Max Verstappen dominated old rival Lewis Hamilton to win the Mexico City Grand Prix and break the record for most wins in a season.
The Dutchman got the perfect start from pole to hold the lead through the first three turns from George Russell and Hamilton, who started second and third but squabbled between themselves in the Red Bull’s slipstream.
Hamilton passed Russell, who was then demoted to fourth by Sergio Perez, leaving Verstappen to establish a 1.3s gap by the end of the lap. Hamilton kept him honest without threatening a pass, keeping him within 2.5s.
The Briton had started on the medium compound rather than the soft Verstappen had chosen and was playing the long game. Sure enough, the Dutchman complained his tires were expiring after lap 20.
Red Bull Racing stopped him for a set of mediums on lap 25. Hamilton followed him in on lap 29, switching to hards.

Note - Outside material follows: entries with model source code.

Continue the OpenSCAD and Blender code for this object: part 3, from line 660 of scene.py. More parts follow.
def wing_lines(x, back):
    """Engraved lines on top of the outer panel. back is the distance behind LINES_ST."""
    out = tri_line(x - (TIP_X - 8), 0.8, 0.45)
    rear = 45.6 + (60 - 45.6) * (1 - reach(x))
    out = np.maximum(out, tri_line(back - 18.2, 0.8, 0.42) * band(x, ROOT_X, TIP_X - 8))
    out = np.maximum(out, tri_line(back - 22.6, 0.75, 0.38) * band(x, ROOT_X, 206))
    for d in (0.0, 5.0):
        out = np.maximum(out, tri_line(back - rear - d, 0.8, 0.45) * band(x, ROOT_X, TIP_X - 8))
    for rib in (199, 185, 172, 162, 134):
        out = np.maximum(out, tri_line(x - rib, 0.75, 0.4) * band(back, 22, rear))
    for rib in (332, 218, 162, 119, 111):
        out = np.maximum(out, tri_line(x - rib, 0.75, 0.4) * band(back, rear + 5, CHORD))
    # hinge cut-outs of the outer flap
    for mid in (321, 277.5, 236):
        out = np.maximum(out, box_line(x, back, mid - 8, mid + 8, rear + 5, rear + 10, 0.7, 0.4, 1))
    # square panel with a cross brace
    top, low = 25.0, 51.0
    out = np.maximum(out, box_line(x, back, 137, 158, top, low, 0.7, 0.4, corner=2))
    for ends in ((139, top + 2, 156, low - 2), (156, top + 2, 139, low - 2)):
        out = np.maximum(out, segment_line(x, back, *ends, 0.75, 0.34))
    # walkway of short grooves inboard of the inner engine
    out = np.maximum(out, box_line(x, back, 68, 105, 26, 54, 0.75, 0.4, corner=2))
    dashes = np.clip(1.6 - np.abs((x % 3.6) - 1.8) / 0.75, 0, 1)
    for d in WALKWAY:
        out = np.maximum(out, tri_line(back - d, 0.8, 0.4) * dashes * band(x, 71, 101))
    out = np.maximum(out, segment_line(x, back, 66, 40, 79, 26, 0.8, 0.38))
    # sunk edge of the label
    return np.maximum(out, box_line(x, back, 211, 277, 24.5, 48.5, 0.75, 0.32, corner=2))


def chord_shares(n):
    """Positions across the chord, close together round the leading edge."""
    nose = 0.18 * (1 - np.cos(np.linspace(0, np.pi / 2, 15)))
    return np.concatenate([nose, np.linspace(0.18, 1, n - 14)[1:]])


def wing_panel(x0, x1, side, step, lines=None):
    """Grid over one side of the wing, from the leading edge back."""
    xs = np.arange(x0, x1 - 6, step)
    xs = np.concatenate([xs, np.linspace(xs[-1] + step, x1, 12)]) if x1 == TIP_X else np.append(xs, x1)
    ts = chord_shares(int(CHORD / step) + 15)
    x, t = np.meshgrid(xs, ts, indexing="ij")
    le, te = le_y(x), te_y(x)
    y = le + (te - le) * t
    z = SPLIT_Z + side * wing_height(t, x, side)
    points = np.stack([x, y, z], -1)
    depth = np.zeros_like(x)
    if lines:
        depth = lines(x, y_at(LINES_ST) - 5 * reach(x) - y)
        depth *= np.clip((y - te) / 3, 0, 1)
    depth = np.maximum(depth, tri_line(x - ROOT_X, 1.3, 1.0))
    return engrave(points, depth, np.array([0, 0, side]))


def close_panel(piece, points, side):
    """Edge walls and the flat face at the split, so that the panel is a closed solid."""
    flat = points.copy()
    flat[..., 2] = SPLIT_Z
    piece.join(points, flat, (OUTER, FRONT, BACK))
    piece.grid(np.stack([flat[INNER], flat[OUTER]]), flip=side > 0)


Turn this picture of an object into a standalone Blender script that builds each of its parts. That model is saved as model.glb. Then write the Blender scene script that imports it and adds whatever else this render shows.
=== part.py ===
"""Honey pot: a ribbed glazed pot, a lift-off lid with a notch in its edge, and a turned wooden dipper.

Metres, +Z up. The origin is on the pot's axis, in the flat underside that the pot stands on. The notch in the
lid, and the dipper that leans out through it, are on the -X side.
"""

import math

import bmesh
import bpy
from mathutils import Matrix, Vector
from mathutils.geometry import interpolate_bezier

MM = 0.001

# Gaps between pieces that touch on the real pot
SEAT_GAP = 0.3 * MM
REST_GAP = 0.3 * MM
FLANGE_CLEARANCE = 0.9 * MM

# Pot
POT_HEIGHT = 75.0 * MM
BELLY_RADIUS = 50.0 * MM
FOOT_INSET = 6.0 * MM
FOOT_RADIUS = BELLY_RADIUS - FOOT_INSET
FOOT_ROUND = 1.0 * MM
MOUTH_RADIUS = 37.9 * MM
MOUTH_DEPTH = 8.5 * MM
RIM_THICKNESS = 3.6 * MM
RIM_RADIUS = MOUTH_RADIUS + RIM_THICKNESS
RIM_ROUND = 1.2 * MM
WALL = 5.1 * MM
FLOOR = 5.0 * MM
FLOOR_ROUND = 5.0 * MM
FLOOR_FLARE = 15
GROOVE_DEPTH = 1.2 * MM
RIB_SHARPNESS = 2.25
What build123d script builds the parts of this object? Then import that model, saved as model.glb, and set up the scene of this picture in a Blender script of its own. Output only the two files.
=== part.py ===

Mercedes anticipated that Verstappen would have to stop again while Hamilton could stay out, and at first the Dutchman appeared to be playing to that strategy by managing his pace. The longer the stint went on, the more it became clear the RB18 could lean on the medium compound without wearing it away.
Hamilton, meanwhile, was struggling to extract pace from the hards, and coupled with a recurring power cut issue, he allowed the gap to widen. Mercedes hoped the mediums would eventually drop off and swing the race back to the Briton, but the moment never came. Verstappen was suddenly on the faster one-stop strategy, and he cleared off to a 15.1s victory.
“An incredible result,” the Red Bull driver said. “The pace of the car was again very nice. We had to look after out tires because it was a very long stint on the mediums, but we made it work.”
His 14th victory moves him one race clear of the previous record jointly held by Michael Schumacher and Sebastian Vettel for most wins in a single season.
“It’s been an incredible year so far,” Verstappen said. “We are definitely enjoying it, and we’ll try to go for more.”
Hamilton lamented his tire choices for the race but admitted his Mercedes had no answer for Red Bull Racing’s pace.
“I was close, I think, in the first stint, but the Red Bull was clearly too fast today,” the seven-time champion said. “Ultimately they had the better tire strategy. I’m not sure (the hard) was the right tire at the end. I thought we should’ve started on the soft.”
Sergio Perez took the flag 2.9s behind Hamilton for a popular second-consecutive home podium but rued a 5s pit stop that prevented him from jumping the Mercedes car.
“I gave my best today at the start; really pushed hard,” Perez said. “Unfortunately we had a little bit of a bad stop, which prevented us from undercutting Lewis. Overtaking is so difficult. As soon as I got behind him it was really difficult to follow.”
George Russell was fourth, but his advantage over the Ferrari cars behind was great enough to make a late stop for soft tires and snatch the bonus point for fastest lap.
Carlos Sainz led Charles Leclerc home a minute off the pace in the Italian team’s worst grand prix of the year, with he power unit struggling badly in the altitude to keep up with the leaders.
Daniel Ricciardo was the highlight of an afternoon that featured little overtaking by completing a charge from near the back of the pack up to seventh. The Australian was 13th at the end of the first lap but ran a very long first stint on the medium tire as it became clear the yellow-banded rubber was longer lasting than expected.
He left his first stop until lap 44 to switch to the soft compound, with which he delivered a fierce final stint to rise deep into the points. It wasn’t without its controversy, and he was almost undone by a crash with Yuki Tsunoda early in the stint. Ricciardo put his nose down the AlphaTauri’s inside at Turn 6 and punted the Japanese driver off the track and into retirement. The McLaren was undamaged, but he was slapped with a 10s penalty for causing the smash.
His forward movement was unstoppable, though. He eased passed teammate Lando Norris, who was struggling on hards, muscled past Valtteri Bottas and then sliced through both Alpine cars to rise to seventh.
In the final 10 laps he sprinted away to a 12s advantage over Esteban Ocon in eighth—despite an interruption of the virtual safety car to recover Fernando Alonso’s stopped Alpine after another technical retirement for the Spaniard—to cement himself the place despite the penalty, winning the driver of the day in the process.
Ocon held eighth ahead of Norris, with Valtteri Bottas completing the top 10 for the final point of the race.